(What you have to do): Set down the material exactly as given, please, from its first line through the line that includes "# ---- finishes".

● ● ● ●

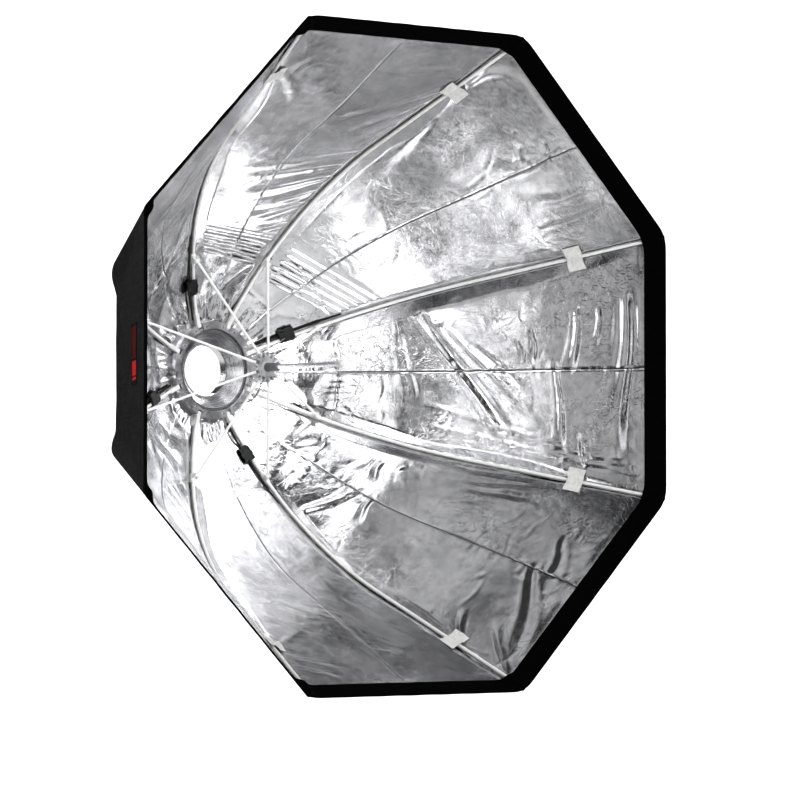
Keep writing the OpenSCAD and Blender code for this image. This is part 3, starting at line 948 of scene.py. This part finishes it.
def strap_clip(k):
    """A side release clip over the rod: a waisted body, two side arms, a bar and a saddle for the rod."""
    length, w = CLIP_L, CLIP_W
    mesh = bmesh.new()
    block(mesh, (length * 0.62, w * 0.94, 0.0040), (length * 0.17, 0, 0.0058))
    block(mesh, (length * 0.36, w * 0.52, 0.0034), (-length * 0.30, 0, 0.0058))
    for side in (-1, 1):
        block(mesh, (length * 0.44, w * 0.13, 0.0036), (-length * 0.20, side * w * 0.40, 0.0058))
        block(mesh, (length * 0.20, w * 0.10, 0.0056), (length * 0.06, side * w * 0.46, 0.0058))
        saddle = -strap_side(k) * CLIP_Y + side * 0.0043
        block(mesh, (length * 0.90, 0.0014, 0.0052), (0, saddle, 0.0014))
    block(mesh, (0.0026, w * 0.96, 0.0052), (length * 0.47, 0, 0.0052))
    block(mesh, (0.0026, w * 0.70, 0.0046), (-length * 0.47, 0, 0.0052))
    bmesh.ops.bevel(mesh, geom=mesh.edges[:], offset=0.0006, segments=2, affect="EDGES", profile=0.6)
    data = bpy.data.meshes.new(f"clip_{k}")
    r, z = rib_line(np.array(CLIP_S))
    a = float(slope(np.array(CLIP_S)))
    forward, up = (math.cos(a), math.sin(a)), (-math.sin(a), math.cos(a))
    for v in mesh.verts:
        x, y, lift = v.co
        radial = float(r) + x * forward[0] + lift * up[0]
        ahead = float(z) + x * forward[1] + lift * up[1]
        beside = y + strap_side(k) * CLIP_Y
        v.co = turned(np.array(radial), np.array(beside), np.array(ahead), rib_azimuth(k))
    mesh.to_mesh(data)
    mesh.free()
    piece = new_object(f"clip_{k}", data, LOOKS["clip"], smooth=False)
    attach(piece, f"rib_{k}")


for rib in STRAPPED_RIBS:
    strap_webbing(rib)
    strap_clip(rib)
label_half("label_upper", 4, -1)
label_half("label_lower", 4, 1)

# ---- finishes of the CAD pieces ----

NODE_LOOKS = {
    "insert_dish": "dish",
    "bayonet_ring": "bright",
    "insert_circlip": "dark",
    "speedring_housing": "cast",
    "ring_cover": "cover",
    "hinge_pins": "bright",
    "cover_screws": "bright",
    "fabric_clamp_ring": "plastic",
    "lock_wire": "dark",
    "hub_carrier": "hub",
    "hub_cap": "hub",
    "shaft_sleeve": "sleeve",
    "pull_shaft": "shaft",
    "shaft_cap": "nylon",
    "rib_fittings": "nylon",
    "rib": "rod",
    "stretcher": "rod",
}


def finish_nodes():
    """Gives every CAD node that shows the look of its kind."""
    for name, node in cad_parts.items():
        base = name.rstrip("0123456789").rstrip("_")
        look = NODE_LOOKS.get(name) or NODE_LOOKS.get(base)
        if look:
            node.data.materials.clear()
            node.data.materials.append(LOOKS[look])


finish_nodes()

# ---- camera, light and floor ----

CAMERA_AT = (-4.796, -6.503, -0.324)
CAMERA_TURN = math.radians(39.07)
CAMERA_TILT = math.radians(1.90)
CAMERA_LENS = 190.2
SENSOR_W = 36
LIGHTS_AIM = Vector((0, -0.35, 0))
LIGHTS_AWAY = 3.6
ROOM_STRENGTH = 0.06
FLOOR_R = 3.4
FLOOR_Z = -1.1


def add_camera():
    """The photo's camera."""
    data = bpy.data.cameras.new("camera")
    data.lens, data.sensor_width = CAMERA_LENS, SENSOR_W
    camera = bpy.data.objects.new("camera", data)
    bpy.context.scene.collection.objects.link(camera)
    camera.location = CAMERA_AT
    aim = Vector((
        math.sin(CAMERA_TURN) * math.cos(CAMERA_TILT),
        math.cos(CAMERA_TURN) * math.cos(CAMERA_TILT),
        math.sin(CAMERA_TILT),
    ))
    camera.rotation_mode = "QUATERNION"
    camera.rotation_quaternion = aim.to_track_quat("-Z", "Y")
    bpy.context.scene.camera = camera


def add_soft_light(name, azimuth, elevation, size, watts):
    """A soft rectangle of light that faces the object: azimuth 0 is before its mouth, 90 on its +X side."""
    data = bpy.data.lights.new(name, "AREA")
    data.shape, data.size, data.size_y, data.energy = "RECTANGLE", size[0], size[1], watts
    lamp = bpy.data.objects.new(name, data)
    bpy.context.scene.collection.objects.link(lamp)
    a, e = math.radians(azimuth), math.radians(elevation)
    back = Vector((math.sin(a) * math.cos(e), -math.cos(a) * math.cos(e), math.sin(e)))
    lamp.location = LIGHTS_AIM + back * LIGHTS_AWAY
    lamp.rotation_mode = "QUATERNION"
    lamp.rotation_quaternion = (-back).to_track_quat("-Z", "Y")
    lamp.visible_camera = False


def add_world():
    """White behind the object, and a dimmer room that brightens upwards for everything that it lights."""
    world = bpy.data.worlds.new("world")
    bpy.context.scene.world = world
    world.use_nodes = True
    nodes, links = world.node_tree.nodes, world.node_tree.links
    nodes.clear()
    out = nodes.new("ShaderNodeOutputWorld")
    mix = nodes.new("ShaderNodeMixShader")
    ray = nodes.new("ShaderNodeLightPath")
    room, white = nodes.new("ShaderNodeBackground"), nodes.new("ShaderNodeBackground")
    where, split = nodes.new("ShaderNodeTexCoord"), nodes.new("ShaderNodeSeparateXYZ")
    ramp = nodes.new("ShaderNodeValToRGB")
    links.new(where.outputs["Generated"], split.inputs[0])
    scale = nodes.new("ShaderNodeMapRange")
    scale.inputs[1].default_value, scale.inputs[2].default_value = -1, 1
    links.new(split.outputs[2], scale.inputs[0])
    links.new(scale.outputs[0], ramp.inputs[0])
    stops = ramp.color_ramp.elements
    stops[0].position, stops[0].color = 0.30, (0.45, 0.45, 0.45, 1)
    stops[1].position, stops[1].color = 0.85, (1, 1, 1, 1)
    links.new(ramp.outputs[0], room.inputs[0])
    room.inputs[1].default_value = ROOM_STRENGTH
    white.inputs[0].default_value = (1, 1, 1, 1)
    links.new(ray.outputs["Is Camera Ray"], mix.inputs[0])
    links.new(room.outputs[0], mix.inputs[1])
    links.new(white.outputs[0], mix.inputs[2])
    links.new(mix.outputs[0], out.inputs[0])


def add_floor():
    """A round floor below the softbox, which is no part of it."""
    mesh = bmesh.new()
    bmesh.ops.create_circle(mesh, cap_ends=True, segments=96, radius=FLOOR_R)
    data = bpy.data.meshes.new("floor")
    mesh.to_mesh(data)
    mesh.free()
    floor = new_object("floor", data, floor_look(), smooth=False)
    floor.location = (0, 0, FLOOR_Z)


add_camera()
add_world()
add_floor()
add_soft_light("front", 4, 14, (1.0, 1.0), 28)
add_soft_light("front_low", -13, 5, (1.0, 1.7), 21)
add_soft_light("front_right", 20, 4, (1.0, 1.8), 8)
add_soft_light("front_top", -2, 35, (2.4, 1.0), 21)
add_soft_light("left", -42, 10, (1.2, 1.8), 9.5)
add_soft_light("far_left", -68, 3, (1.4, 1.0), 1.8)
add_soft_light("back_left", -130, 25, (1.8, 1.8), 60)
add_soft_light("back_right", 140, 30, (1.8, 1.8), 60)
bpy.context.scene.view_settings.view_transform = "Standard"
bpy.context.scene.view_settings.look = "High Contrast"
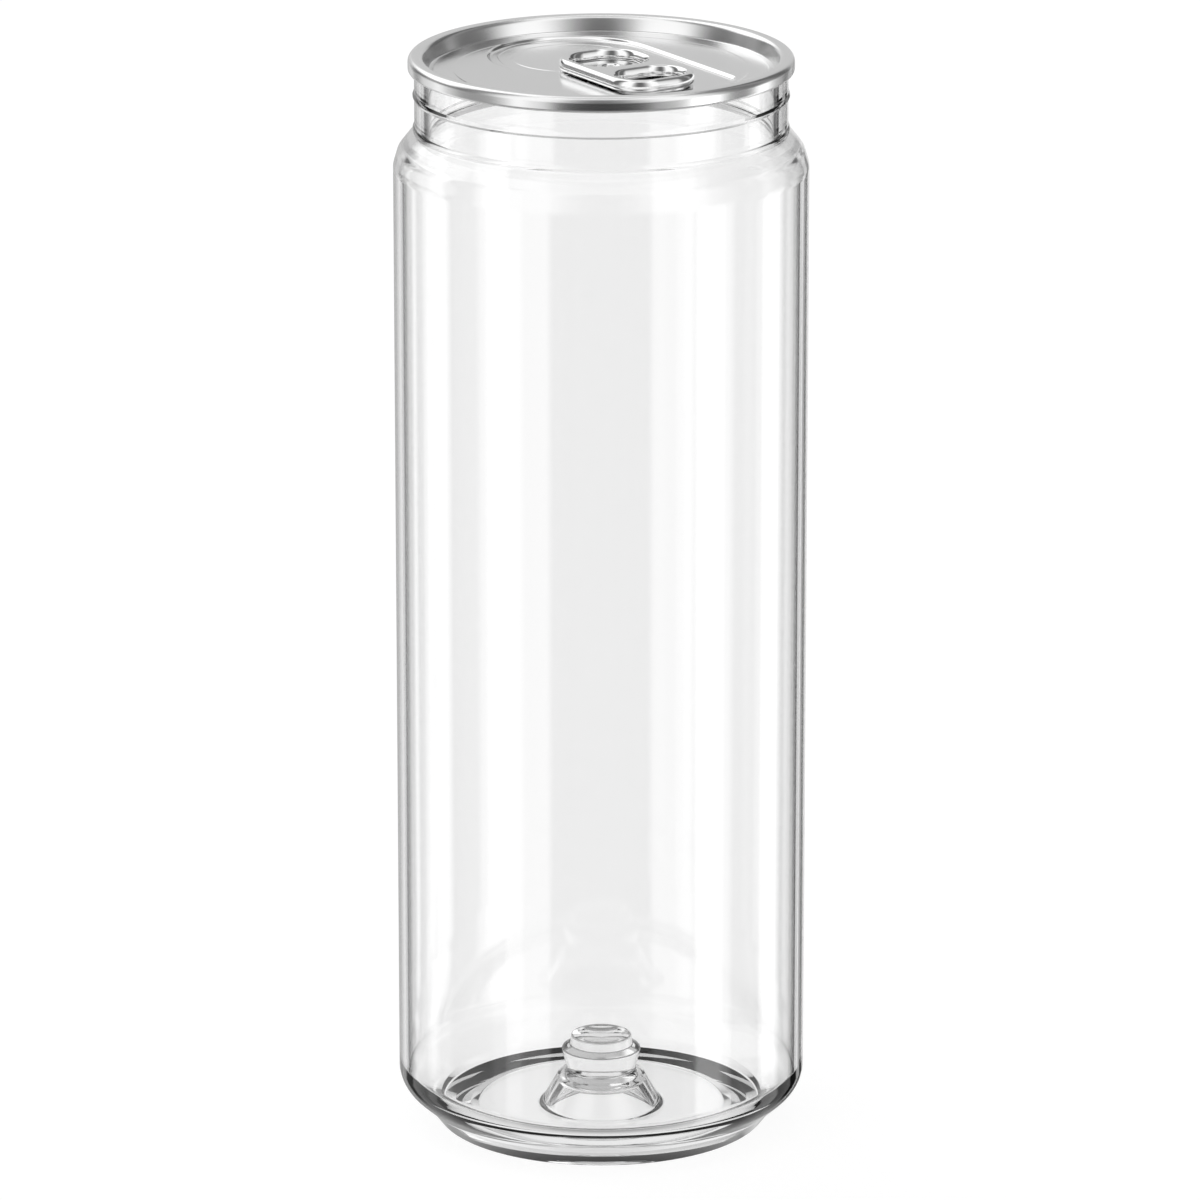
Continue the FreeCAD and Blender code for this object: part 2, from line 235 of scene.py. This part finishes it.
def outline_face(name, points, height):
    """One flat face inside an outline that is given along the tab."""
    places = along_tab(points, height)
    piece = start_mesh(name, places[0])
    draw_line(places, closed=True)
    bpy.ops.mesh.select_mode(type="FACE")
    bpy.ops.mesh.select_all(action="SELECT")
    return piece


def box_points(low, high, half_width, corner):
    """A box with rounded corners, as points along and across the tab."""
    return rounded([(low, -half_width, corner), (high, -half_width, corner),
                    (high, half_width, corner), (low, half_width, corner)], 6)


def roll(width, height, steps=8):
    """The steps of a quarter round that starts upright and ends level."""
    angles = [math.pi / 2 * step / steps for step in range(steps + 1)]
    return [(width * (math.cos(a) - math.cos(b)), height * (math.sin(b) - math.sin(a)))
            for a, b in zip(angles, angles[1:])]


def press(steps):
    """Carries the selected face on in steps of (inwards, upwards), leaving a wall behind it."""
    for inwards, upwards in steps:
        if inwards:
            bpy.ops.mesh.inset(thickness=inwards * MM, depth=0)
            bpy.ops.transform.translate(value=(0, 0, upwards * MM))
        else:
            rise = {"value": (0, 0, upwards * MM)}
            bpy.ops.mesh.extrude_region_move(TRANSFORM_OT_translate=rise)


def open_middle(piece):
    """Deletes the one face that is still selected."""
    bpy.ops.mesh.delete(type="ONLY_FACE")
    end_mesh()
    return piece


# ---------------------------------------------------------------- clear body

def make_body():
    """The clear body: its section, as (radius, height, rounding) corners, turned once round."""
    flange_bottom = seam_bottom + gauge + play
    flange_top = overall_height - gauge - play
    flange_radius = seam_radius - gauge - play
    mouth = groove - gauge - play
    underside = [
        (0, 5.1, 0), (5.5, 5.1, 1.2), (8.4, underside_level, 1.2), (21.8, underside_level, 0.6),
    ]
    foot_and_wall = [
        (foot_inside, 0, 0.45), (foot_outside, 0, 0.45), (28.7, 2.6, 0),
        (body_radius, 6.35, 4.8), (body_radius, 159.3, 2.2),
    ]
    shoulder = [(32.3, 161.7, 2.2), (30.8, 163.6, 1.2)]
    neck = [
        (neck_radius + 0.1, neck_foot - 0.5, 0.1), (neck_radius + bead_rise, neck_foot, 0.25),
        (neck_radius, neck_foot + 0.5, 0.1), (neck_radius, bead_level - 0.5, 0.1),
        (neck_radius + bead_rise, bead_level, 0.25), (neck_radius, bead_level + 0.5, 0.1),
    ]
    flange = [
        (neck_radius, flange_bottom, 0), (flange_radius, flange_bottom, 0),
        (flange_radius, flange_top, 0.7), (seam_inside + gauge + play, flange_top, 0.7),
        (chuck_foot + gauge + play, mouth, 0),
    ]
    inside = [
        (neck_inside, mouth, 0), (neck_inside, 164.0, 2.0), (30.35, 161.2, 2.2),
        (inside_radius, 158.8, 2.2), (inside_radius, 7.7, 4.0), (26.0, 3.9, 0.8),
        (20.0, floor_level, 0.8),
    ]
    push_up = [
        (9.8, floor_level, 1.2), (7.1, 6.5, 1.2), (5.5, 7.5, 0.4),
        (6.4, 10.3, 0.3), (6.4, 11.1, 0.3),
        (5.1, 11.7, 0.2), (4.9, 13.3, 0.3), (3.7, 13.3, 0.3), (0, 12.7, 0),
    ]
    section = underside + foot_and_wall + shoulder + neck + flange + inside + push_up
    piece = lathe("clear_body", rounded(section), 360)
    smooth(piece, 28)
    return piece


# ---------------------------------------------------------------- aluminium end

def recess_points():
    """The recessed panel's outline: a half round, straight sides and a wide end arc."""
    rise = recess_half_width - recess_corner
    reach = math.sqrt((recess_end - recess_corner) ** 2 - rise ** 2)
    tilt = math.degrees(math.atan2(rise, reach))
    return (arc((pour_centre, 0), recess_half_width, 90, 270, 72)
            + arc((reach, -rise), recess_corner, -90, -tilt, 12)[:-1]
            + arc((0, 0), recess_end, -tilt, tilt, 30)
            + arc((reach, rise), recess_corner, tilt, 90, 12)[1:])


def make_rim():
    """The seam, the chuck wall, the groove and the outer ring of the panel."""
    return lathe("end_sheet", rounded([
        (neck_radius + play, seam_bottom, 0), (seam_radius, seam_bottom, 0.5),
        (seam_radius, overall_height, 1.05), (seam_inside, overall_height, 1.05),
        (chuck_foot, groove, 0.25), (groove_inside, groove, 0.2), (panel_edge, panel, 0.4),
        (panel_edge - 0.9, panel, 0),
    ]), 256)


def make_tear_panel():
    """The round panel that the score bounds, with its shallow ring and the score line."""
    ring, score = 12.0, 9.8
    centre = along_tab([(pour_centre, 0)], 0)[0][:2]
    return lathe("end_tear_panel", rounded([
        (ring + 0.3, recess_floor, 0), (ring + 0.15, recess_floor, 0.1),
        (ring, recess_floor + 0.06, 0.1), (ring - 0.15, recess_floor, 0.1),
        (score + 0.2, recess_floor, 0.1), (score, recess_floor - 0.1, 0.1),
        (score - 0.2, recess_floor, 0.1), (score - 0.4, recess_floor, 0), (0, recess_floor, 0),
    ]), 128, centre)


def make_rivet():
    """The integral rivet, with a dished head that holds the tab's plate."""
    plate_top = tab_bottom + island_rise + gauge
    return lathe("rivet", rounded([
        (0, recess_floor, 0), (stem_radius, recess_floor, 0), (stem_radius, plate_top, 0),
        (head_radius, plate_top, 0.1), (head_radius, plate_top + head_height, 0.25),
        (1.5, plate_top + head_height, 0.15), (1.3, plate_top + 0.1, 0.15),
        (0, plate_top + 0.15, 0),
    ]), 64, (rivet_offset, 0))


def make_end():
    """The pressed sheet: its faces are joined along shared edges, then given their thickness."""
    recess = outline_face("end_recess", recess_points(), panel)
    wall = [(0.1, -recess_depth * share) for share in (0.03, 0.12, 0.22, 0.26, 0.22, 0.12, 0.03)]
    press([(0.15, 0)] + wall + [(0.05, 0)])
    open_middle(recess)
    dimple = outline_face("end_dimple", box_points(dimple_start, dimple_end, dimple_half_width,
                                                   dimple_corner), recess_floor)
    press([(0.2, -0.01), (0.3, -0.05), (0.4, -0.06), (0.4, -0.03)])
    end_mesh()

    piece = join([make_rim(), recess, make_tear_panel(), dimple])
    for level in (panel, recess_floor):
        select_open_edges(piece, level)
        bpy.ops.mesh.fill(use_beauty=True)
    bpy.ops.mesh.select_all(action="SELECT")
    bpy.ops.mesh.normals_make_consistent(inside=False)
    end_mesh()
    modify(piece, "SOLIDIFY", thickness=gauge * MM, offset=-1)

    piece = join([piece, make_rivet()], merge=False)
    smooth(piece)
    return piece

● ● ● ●

(Task solution):
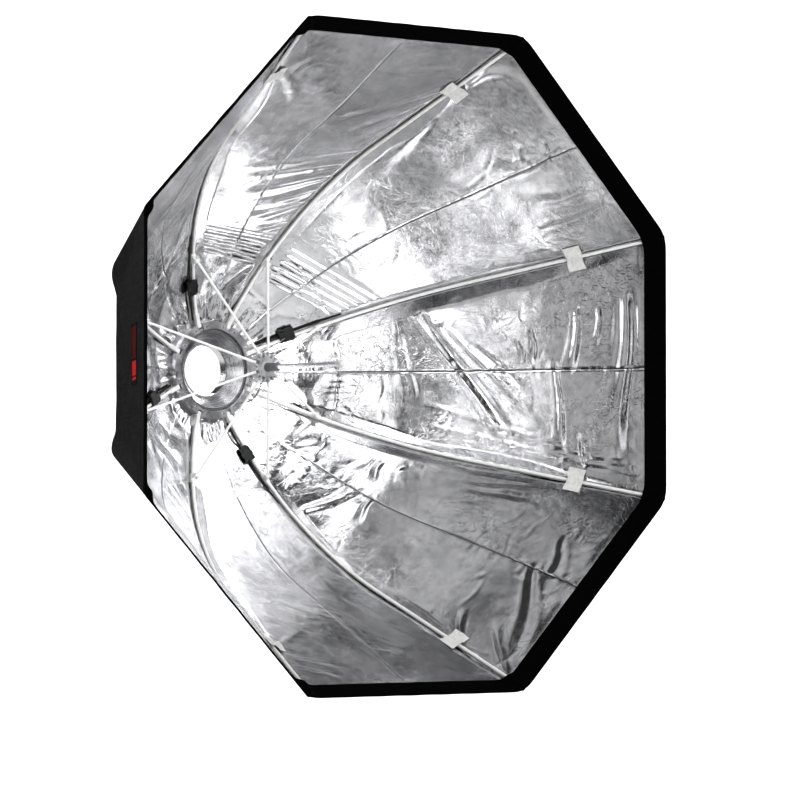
Keep writing the OpenSCAD and Blender code for this image. This is part 3, starting at line 948 of scene.py. This part finishes it.
def strap_clip(k):
    """A side release clip over the rod: a waisted body, two side arms, a bar and a saddle for the rod."""
    length, w = CLIP_L, CLIP_W
    mesh = bmesh.new()
    block(mesh, (length * 0.62, w * 0.94, 0.0040), (length * 0.17, 0, 0.0058))
    block(mesh, (length * 0.36, w * 0.52, 0.0034), (-length * 0.30, 0, 0.0058))
    for side in (-1, 1):
        block(mesh, (length * 0.44, w * 0.13, 0.0036), (-length * 0.20, side * w * 0.40, 0.0058))
        block(mesh, (length * 0.20, w * 0.10, 0.0056), (length * 0.06, side * w * 0.46, 0.0058))
        saddle = -strap_side(k) * CLIP_Y + side * 0.0043
        block(mesh, (length * 0.90, 0.0014, 0.0052), (0, saddle, 0.0014))
    block(mesh, (0.0026, w * 0.96, 0.0052), (length * 0.47, 0, 0.0052))
    block(mesh, (0.0026, w * 0.70, 0.0046), (-length * 0.47, 0, 0.0052))
    bmesh.ops.bevel(mesh, geom=mesh.edges[:], offset=0.0006, segments=2, affect="EDGES", profile=0.6)
    data = bpy.data.meshes.new(f"clip_{k}")
    r, z = rib_line(np.array(CLIP_S))
    a = float(slope(np.array(CLIP_S)))
    forward, up = (math.cos(a), math.sin(a)), (-math.sin(a), math.cos(a))
    for v in mesh.verts:
        x, y, lift = v.co
        radial = float(r) + x * forward[0] + lift * up[0]
        ahead = float(z) + x * forward[1] + lift * up[1]
        beside = y + strap_side(k) * CLIP_Y
        v.co = turned(np.array(radial), np.array(beside), np.array(ahead), rib_azimuth(k))
    mesh.to_mesh(data)
    mesh.free()
    piece = new_object(f"clip_{k}", data, LOOKS["clip"], smooth=False)
    attach(piece, f"rib_{k}")


for rib in STRAPPED_RIBS:
    strap_webbing(rib)
    strap_clip(rib)
label_half("label_upper", 4, -1)
label_half("label_lower", 4, 1)

# ---- finishes of the CAD pieces ----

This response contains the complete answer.